Many brands struggle with distribution. How did you secure retail partnerships, and what advice would you give to other start-ups?
We were incredibly lucky that most of our initial retail and distribution partnerships were inbound enquiries. I would say develop a great product, build a great brand and those relationships will be much easier to secure.

Are there any emerging technologies or processes in food manufacturing that you’re excited about or looking to implement?
Not really, Freja is all about trying to bring traditional, wholesome food to market rather than adding in new processing techniques or strange ingredients.
What key lessons have you learned from launching Freja that you wish you had known at the start?
Hire great people who fill genuine gaps in your skills and experiences. I previously worked as a lawyer, whilst Ed was an internet geek and we wish we had hired commercial leadership with grocery experience earlier in the journey.
Funding is often a challenge for new brands. How did you approach investment, and what advice would you give to founders seeking capital?
In January 2024, Freja secured £2.1 million in funding from notable sports and FMCG leaders, including Harry Kane, Alistair Brownlee, Paul Polman and Giles Brook, alongside institutional investors, like Active Partners and Founders Capital. This investment is fuelling our UK growth and international expansion as we work toward becoming Europe’s leading bone broth brand. Ed and I remain the majority owners and are excited for the journey ahead.

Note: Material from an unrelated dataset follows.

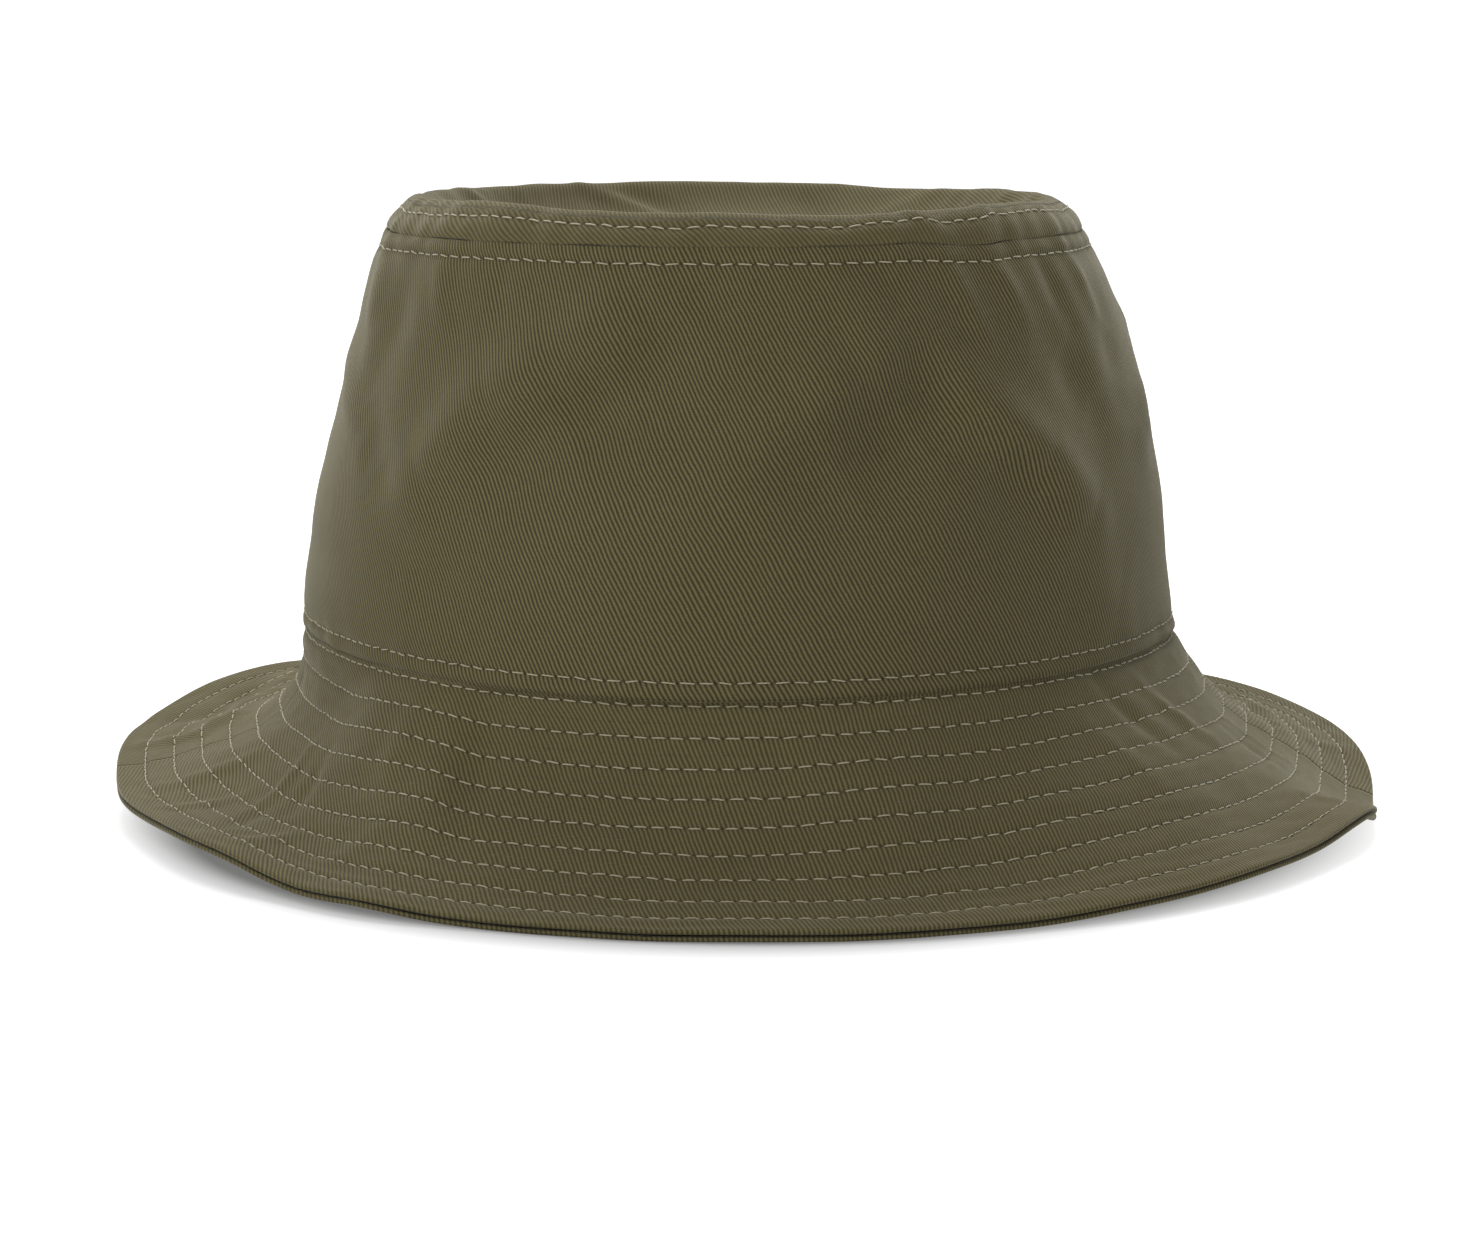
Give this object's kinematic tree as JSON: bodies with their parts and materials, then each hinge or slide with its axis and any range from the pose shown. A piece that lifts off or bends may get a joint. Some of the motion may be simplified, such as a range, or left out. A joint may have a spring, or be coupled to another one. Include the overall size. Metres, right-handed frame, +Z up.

What are the biggest misconceptions about launching a food and beverage brand, and how can new entrepreneurs prepare for them?
Many think a great product guarantees success, but distribution, branding and consumer education are just as important. Scaling production, securing retail deals and building awareness take time and strategy. Entrepreneurs should focus on differentiation, strong supply chains and smart marketing while staying adaptable and connected to their audience.
How do you approach branding and marketing in a crowded space, and what strategies have worked best for Freja?
Authenticity and clear messaging are key. We educate consumers on bone broth’s benefits while positioning Freja as a high-quality, convenient staple. Strong storytelling, social media and influencer partnerships have helped build trust. Strategic retail placements and a strong e-commerce presence keep us connected to our customers.
Finally, what’s next for Freja? Any exciting launches or developments on the horizon?
We have exciting launches lined-up this year, with the next one coming this month, we can’t wait for people to try it.